I recently bought a property where the val came in way under purchase price. There was no comparable sales so the valuer picked a number out of the sky.
I've also had recent revals on different properties that have been spot on the money I quoted in my application as there were many recent comparable sales in that suburb.
Hey Brokers,
A few months ago I got a valuation of my property in preparation for an upcoming development at the rear. It was however not based on me trying to refinance and I believe came in very conservative. They valued it at 610k when market is easily 650k. 2 houses is similar condition on same block sizes have sold for 665k in the past 6 months.
Could someone just explain why they came in so low when it was not to refinance?
did u have separate title to the land at the rear, or will that be issued once build is complete ?
ta
rolf
Hey Rolf,
That will be issued once the build is complete.

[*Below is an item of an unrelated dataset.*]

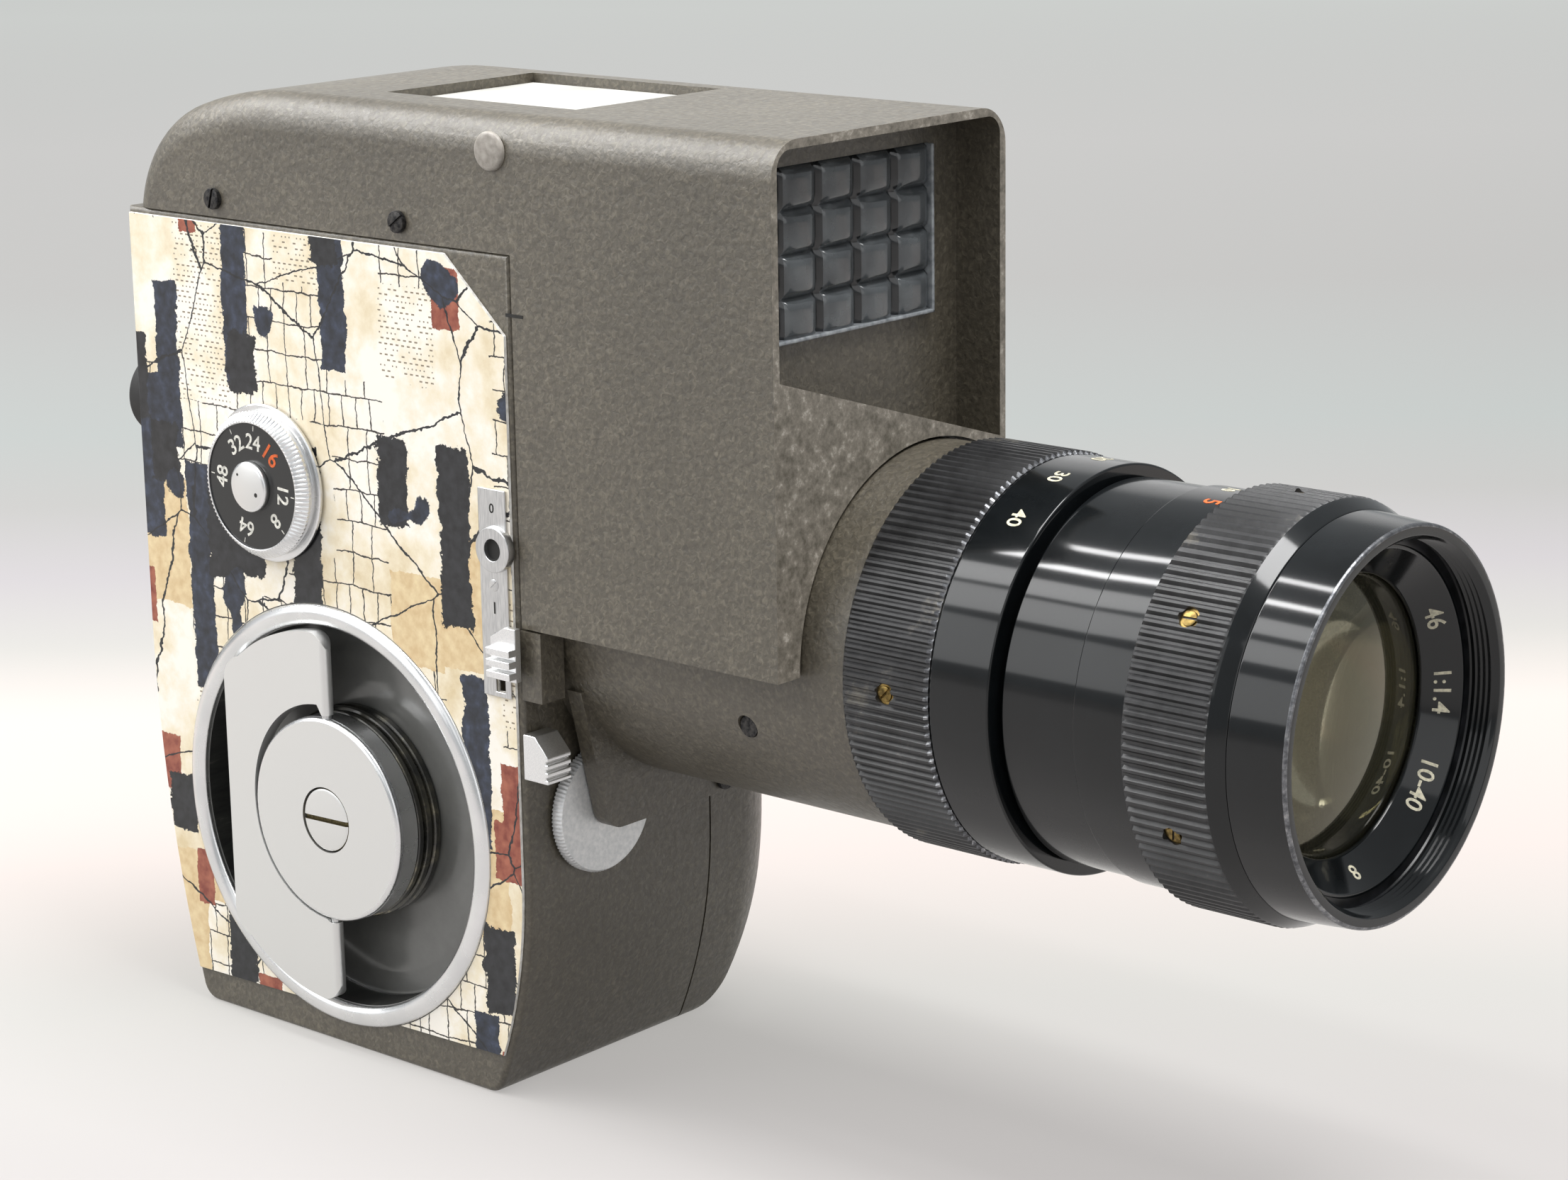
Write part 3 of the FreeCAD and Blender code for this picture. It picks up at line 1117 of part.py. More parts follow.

Is your property below average quality or Unique, Ie 4 bedroom Apartment.
Sometimes these properties can look better on paper.
If you're doing a refinance/topup at 80% some banks will use a desktop val, which is just an RPData estimation.
This has worked in our favour in the past as comparable properties may be valued higher.
so whats happening is the valuer is slicing a little off the val for 2 dwellings on one title until completion.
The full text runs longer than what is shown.